EXERCISE INSTRUCTIONS: Can you quote, word for word, every line from the first line of the records below through the line containing "return finish.material", and nothing else?

TASK INPUTS:
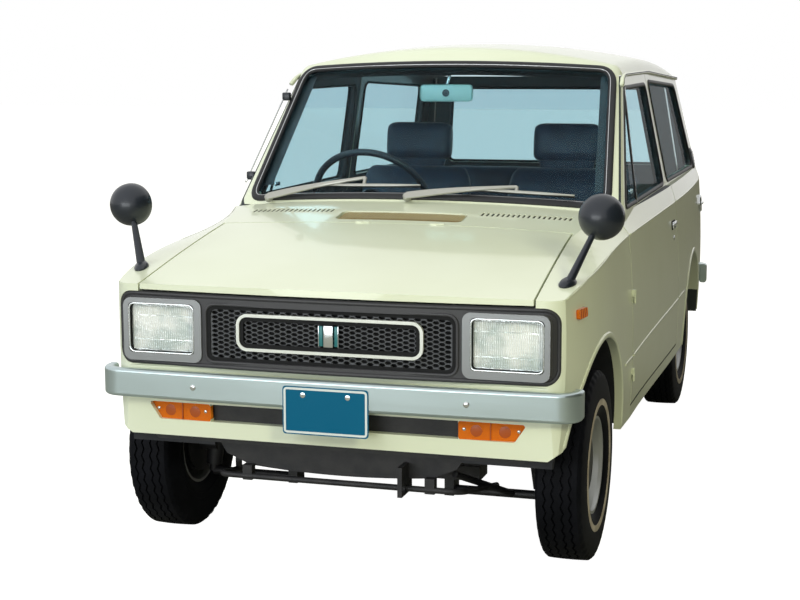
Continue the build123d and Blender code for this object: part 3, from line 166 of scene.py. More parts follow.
def varied(name, colour, roughness, pattern, low, high, stops=(0.35, 0.65), bump=None, **sockets):
    """A finish that varies between two colours, or between two roughnesses, in a pattern.
    bump: its own pattern, strength and distance."""
    finish = Finish(name, srgb(*colour), roughness, **sockets)
    factor = finish.pattern(*pattern)
    if isinstance(low, tuple):
        finish.set("Base Color", finish.ramp(factor, srgb(*low), srgb(*high), *stops))
    else:
        span = {"Value": factor, "To Min": low, "To Max": high}
        finish.set("Roughness", finish.add("ShaderNodeMapRange", span))
    if bump:
        finish.bump(finish.pattern(*bump[0]), *bump[1:])
    return finish.material


# The finishes by slot of the record, or by the name that a scene piece gives.
FINISH = {
    "paint": paint("cream_enamel", lined=False),
    "lined_paint": paint("cream_enamel_lined", lined=True),
    "underbody": varied("underbody_black", (24, 26, 33), 0.7, (14, 4), (18, 20, 27), (34, 35, 40),
                        bump=((160, 3), 0.3, 0.001)),
    "window_glass": Finish("window_glass", (0.26, 0.49, 0.57, 1), 0.0, Alpha=0.5, IOR=1.0, Transmission_Weight=1.0,
                           Coat_Weight=0.28, Coat_Roughness=0.0).material,
    # Light grey lens glass mottled to near white: painted reflections of the reflector behind it.
    "lamp_glass": varied("lamp_glass", (212, 222, 224), 0.16, (9, 2, (1, 1, 1.4)), (196, 208, 210), (250, 253, 254),
                         (0.36, 0.6), ((46, 2, (1, 1, 3)), 0.7, 0.004), Metallic=0.3, Coat_Weight=0.5),
    "amber": varied("amber_lens", (222, 112, 22), 0.2, (120, "X"), (240, 132, 28), (186, 74, 8), (0.2, 0.8),
                    ((120, "X"), 0.4, 0.0015), Specular_IOR_Level=0.25),
    "red_lens": varied("red_lens", (150, 12, 12), 0.14, (90, "Z"), (172, 18, 16), (110, 6, 8), (0.2, 0.8),
                       ((90, "Z"), 0.4, 0.0015), Coat_Weight=0.5),
    "bumper_steel": varied("bumper_steel", (186, 200, 202), 0.3, (9, 3, (0.3, 1, 3)), 0.24, 0.38, Metallic=0.85),
    "bright": varied("bright_trim", (220, 223, 224), 0.16, (40, 2), 0.12, 0.24, Metallic=1.0),
    "bezel": varied("bezel_silver", (140, 142, 144), 0.32, (60, 2), 0.26, 0.4, Metallic=0.7),
    "panel_black": varied("panel_grey_black", (54, 54, 58), 0.42, (25, 3), 0.36, 0.5, bump=((700, 2), 0.15, 0.0004)),
    "honeycomb": varied("honeycomb_grey", (74, 76, 82), 0.42, (40, 3), 0.36, 0.5),
    "ring_white": varied("ring_white", (226, 229, 226), 0.22, (50, 2), 0.18, 0.28, Metallic=0.35),
    "plate": varied("plate_blue", (0, 92, 128), 0.4, (20, 2), 0.26, 0.36, Specular_IOR_Level=0.15),
    "plate_white": varied("plate_white", (214, 220, 222), 0.32, (20, 2), 0.28, 0.4),
    "tyre": varied("tyre_rubber", (8, 9, 13), 0.66, (11, 4), (5, 6, 10), (14, 15, 21), bump=((420, 3), 0.2, 0.0005),
                   Specular_IOR_Level=0.12),
    "whitewall": varied("whitewall", (186, 174, 160), 0.6, (26, 3), (196, 186, 174), (160, 148, 134)),
    "wheel_steel": varied("wheel_silver", (168, 170, 172), 0.38, (24, 3), 0.32, 0.46, bump=((300, 2), 0.08, 0.0004),
                          Metallic=0.6),
    # Near black for the middle of the silver wheels: painted shade.
    "wheel_painted_shade": varied("wheel_painted_shade", (26, 27, 32), 0.4, (24, 3), 0.34, 0.5),
    # Tan of the centre vent's mesh: its cream paint darkened as painted shade.
    "mesh_painted_shade": varied("mesh_painted_shade", (172, 152, 106), 0.5, (40, 2), 0.44, 0.56),
    "teal": varied("teal_enamel", (40, 112, 118), 0.3, (40, 2), 0.26, 0.36),
    "mirror_plastic": varied("mirror_plastic", (178, 208, 206), 0.3, (30, 2), 0.26, 0.36),
    "bulb_shade": varied("lamp_bulb_shade", (168, 76, 14), 0.3, (40, 2), 0.26, 0.36),
    # Flutes mottled from light grey to near white: painted reflections of the reflector behind the lens.
    "flute": varied("flute_glass_painted_glints", (214, 224, 226), 0.1, (11, 3, (1, 1, 1.3)), (200, 212, 214), (252, 254, 255),
                    (0.4, 0.6), Metallic=0.3, Coat_Weight=0.6),
    "iron": varied("iron_black", (24, 25, 30), 0.55, (20, 4), (18, 19, 23), (36, 35, 37),
                   bump=((240, 3), 0.3, 0.0008)),
    "engine_metal": varied("engine_cast", (128, 130, 132), 0.5, (18, 4), 0.4, 0.65, bump=((320, 3), 0.35, 0.0008),
                           Metallic=0.7),
    "exhaust_steel": varied("exhaust_steel", (120, 112, 104), 0.5, (16, 4), (128, 120, 112), (92, 74, 58),
                            Metallic=0.8),
    "seat_cloth": varied("seat_vinyl", (22, 40, 62), 0.42, (18, 3), (20, 38, 60), (28, 48, 72),
                         bump=((700, 3), 0.35, 0.0006), Sheen_Weight=0.2),
    "dash": varied("dash_vinyl", (44, 50, 54), 0.55, (12, 3), (38, 44, 48), (54, 60, 64),
                   bump=((900, 3), 0.4, 0.0005)),
    "mirror_black": varied("satin_black", (28, 33, 42), 0.36, (30, 2), 0.32, 0.42, Coat_Weight=0.2),
    "wiper_metal": varied("wiper_metal", (176, 176, 170), 0.36, (60, 2), 0.28, 0.42, Metallic=0.6),
    "rubber": varied("seal_rubber", (26, 27, 30), 0.5, (60, 3), 0.42, 0.6),
    # Near black for handle recesses, the grille's back and bands and the cowl duct, as painted shade; also the real
    # black of the dial faces.
    "dark": varied("painted_shade_and_dial_black", (8, 9, 11), 0.8, (30, 2), 0.75, 0.9),
}
FINISH["wheel_rim_black"] = FINISH["mirror_black"]
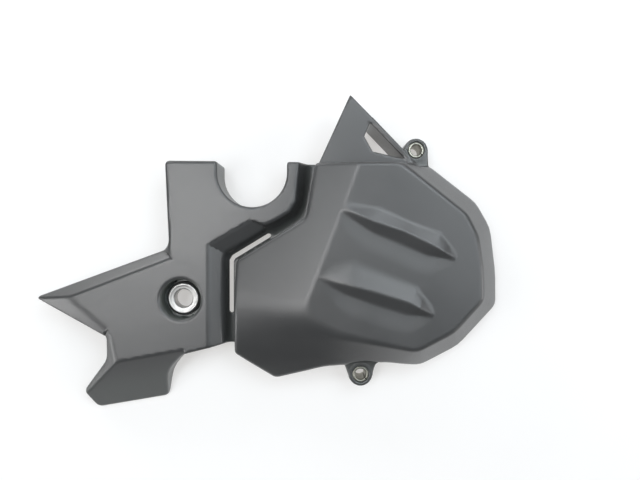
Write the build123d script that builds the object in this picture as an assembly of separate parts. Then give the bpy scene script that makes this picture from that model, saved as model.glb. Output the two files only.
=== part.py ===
"""Motorcycle sprocket cover: a dome, a rear guard and a fin moulded as one plastic shell, with its bushes.

The cover lies on its rear rim. The rear plane is z = 0, the outer face looks up along +Z, +X is toward
the dome and +Y toward the fin. The origin is the axis of the lower eyelet, on the rear plane.
"""
from build123d import *
import math
import os

os.makedirs("parts", exist_ok=True)

# Heights over the rear plane
panel_height = 42.0
skirt_height = 18.0
face_height = 28.0
valley_height = 17.0
fin_height = 30.0

# Walls
wall = 2.5
fin_thickness = 2.8
fin_wall = 3.0
rib_wall = 1.6

# Eyelets, with a rolled steel bush in each
eyelet_height = 17.5
eyelet_radius = 7.0
bush_radius = 4.7
bush_bore_radius = 3.2
bush_slit = 0.7
slit_azimuth = -40.0
bush_clearance = 0.05
upper_eyelet = (32.8, 132.2)
lower_eyelet = (0.0, 0.0)

# Rear fixing, a flanged collar in a rubber grommet at the bottom of a round recess
fixing = (-103.8, 45.1)
recess_radius = 12.3
recess_height = 17.0
recess_floor = 3.0
grommet_radius = 10.0
grommet_neck_radius = 8.0
grommet_flange = 2.0
grommet_clearance = 0.05
collar_flange_radius = 9.0
collar_flange = 1.5
collar_radius = 6.8
collar_bore_radius = 5.35
collar_edge = 0.4

# Round notch in the top of the guard
notch_centre = (-62.9, 118.1)
notch_radius = 20.0

# Slot through the valley floor
slot_width = 2.6

# Raised gills on the panel: how far each crest stands up, and how deep its foot is sunk
gill_rise = 3.0
gill_root = 1.0

# Reach of a cutting body, well past the part
reach = 400.0

# Guard outline, each corner with its radius
guard_corners = [
    ((-112.2, 124.2), 2.5),
    ((-109.9, 74.0), 7.0),
    ((-187.5, 45.2), 1.2),
    ((-147.9, 23.4), 3.0),
    ((-149.0, 11.5), 9.0),
    ((-163.8, -10.0), 3.5),
    ((-159.2, -22.5), 3.5),
    ((-116.2, -15.4), 3.5),
    ((-113.0, 2.0), 20.0),
    ((-103.0, 13.4), 12.0),
    ((-80.8, 18.8), 0.5),
    ((-66.0, 18.8), 0.5),
    ((-64.0, 62.0), 1.0),
    ((-24.0, 82.0), 1.0),
    ((-20.0, 124.2), 0.5),
]

# Dome outline, each corner with its radius: left and lower side, the skirt's round side, the upper corner
left_side = [
    ((-25.6, 122.4), 2.0),
    ((-31.6, 86.4), 8.0),
    ((-71.8, 66.2), 4.0),
    ((-73.0, 14.4), 3.0),
    ((-50.0, -1.8), 5.0),
    ((-22.0, 6.5), 40.0),
    ((14.0, 9.0), 30.0),
]
skirt_side = [
    ((33.0, 5.7), 14.0),
    ((56.5, 18.2), 25.0),
    ((79.0, 41.6), 9.0),
    ((78.9, 60.0), 60.0),
    ((75.4, 86.0), 22.0),
    ((67.0, 100.4), 18.0),
]
upper_corner = ((41.4, 121.6), 3.0)
dome_corners = left_side + skirt_side + [upper_corner]

# Dome flanks, from a line round the skirt's top to a line round the panel, corner for corner
flank_foot = skirt_side + [
    ((-46.0, 190.0), 5.0),
    ((-110.0, 190.0), 5.0),
    ((-113.9, 9.1), 5.0),
    ((-28.9, -9.1), 30.0),
]
flank_head = [
    ((28.8, 19.0), 12.0),
    ((49.0, 29.6), 22.0),
    ((65.8, 46.0), 9.0),
    ((65.6, 62.0), 50.0),
    ((63.0, 81.0), 18.0),
    ((57.0, 93.2), 15.0),
    ((-64.0, 190.0), 5.0),
    ((-110.0, 190.0), 5.0),
    ((-113.9, 49.5), 5.0),
    ((-18.9, 29.1), 25.0),
]

# Left face of the dome, a plane that falls from the panel's left edge
left_face_point = (-33.2, 40.0)
left_face_azimuth = 159.0
left_face_slope = 14.0

# Valley between guard and dome: its brink on the guard's face, and the edge of its floor, corner for corner
valley_brink = [
    (-81.1, -40.0),
    (-81.1, 71.6),
    (-87.7, 76.6),
    (-63.9, 90.5),
    (-57.0, 88.1),
    (-49.8, 91.9),
    (-42.3, 96.5),
    (-38.9, 102.2),
    (-36.2, 160.0),
    (0.0, 160.0),
    (-30.0, -40.0),
]
valley_floor = [
    (-77.2, -40.0),
    (-77.2, 68.6),
    (-76.2, 70.6),
    (-54.8, 82.6),
    (-51.0, 82.2),
    (-45.2, 84.8),
    (-37.5, 89.8),
    (-33.9, 95.1),
    (-29.0, 160.0),
    (0.0, 160.0),
    (-30.0, -40.0),
]
slot_path = [(-75.9, 37.3), (-75.9, 67.4), (-74.6, 69.9), (-49.9, 81.3)]

# Slanted cuts of the guard: a point on the crease, the azimuth and slope of the fall, and the region cut
arrow_top_region = [(-109.7, 69.5), (-189.7, 128.7), (-260.0, 128.7), (-260.0, 0.0), (-109.7, 0.0)]
arm_fade_region = [(-109.7, 69.5), (-110.9, 90.0), (-160.0, 128.7), (-189.7, 128.7)]
arrow_lower_region = [(-145.7, 27.6), (-145.7, 100.0), (-260.0, 100.0), (-260.0, 23.4), (-147.9, 23.4)]
foot_side_region = [(-145.7, 27.6), (-147.9, 23.4), (-260.0, 23.4), (-260.0, -60.0), (-100.0, -60.0)]
foot_toe_region = [(-260.0, 9.4), (-140.5, 9.4), (-102.2, 16.3), (-98.0, -60.0), (-260.0, -60.0)]
valley_facet_region = [(-87.7, 76.6), (-77.0, 68.9), (-77.0, -60.0), (-87.7, -60.0)]
bevels = [
    ((-168.0, 46.6), 110.9, 40.0, arrow_top_region),
    ((-109.7, 69.5), 183.7, 42.0, arm_fade_region),
    ((-168.0, 46.6), 229.3, 20.0, arrow_lower_region),
    ((-140.5, 9.4), 191.5, 29.0, foot_side_region),
    ((-140.5, 9.4), 280.2, 40.4, foot_toe_region),
    ((-87.7, 76.6), 0.0, 26.6, valley_facet_region),
]

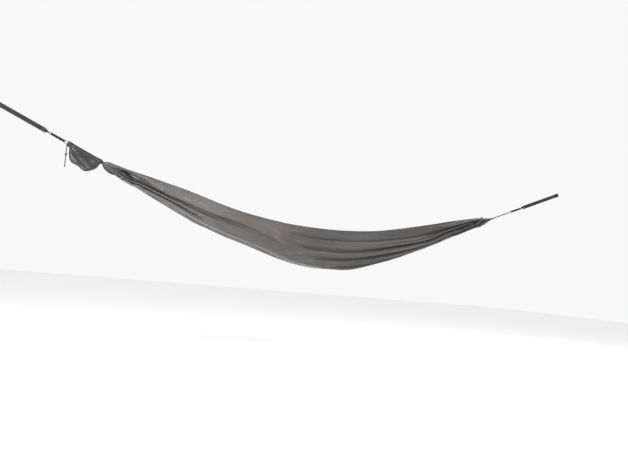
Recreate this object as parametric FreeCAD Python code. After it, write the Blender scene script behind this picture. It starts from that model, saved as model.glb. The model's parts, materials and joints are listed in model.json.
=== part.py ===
"""A gathered-end camping hammock, hung level between its two tree loops, in millimetres.

The row frame has +X from the left anchor to the right one and +Z up. Its origin is the point inside the left
anchor loop where a post or limb bears. Each end of the fabric is gathered into a bunched channel, whipped, and
pulled up at the hang angle by a looped cord, a carabiner and a webbing strap that ends in a sewn loop.
An empty stuff sack hangs on the left cord, with its drawcord and cord lock.

One side's suspension is modelled once, in the line's own frame: its x runs outwards along the line from the end of
the fabric, its y lies across and its z is the upper normal. place() puts it at either end.
"""

import FreeCAD
import Part
import math
import os
from FreeCAD import Placement, Rotation, Vector

# ---- driving dimensions ----
HALF_CHORD = 1350.0  # half the distance between the two gathered ends
HANG_DEG = 22.5  # how steeply each suspension line rises
TIP_TO_CHOKE = 640.0  # along the line, from the gathered end to where the strap meets its anchor loop
CHOKE_TO_BEARING = 62.0  # from there to the inside of the loop's far end

HEM_SAG = 237.0  # how far the hems fall below the gather's top at their lowest
BELLY_SAG = 437.5  # how far the bottom falls below the gather's underside at its lowest
HEM_SPREAD = 160.0  # how far each hem stands out at mid-span
GATHER_TOP = 14.0
GATHER_BOTTOM = -36.0
GATHER_HALF = 20.0
HEM_SHIFT = -0.05  # the hems' lowest point, as a share of half the span towards the right
BELLY_SHIFT = 0.011  # the belly's lowest point, likewise
BODY_STOP = 62.0  # the trough gives way to the bunched channel this far before the gathered end
SHELL = 2.5  # thickness of the plain solid that stands for the fabric

CORD_R = 1.75
ROD_R = 4.0  # carabiner stock
CLASP_NEAR = 231.0  # centre of the rod that the cord bears on
CLASP_LONG = 72.0  # between the centres of the two bearing rods
CLASP_HALF = 18.0
CLASP_CORNER = 12.0
CLASP_NOSE = CLASP_NEAR + 18.0  # where the rod stops on either side of the gate
CLASP_HEEL = CLASP_NEAR + 50.0
PIN_X = CLASP_NEAR + 45.0
PIN_R = 1.2

WEB_T = 2.2  # webbing thickness
WEB_W = 25.0
WEB_FOLDED = 15.0  # the strap is folded narrower where it goes round the carabiner
EYE_R = 8.0  # inside of the anchor loop

NECK_R = 6.5  # the gathered fabric under the whipping
WHIP_TURNS = (4.0, 7.6, 11.2)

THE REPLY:
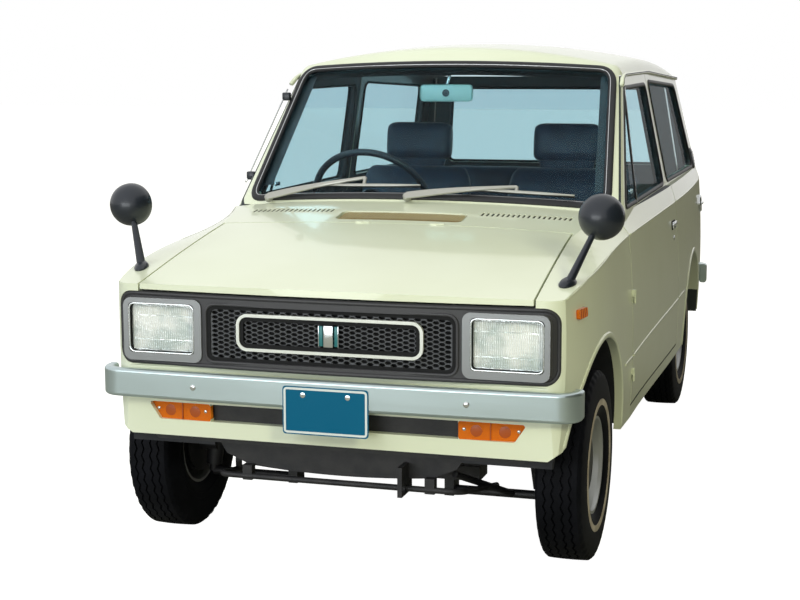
Continue the build123d and Blender code for this object: part 3, from line 166 of scene.py. More parts follow.
def varied(name, colour, roughness, pattern, low, high, stops=(0.35, 0.65), bump=None, **sockets):
    """A finish that varies between two colours, or between two roughnesses, in a pattern.
    bump: its own pattern, strength and distance."""
    finish = Finish(name, srgb(*colour), roughness, **sockets)
    factor = finish.pattern(*pattern)
    if isinstance(low, tuple):
        finish.set("Base Color", finish.ramp(factor, srgb(*low), srgb(*high), *stops))
    else:
        span = {"Value": factor, "To Min": low, "To Max": high}
        finish.set("Roughness", finish.add("ShaderNodeMapRange", span))
    if bump:
        finish.bump(finish.pattern(*bump[0]), *bump[1:])
    return finish.material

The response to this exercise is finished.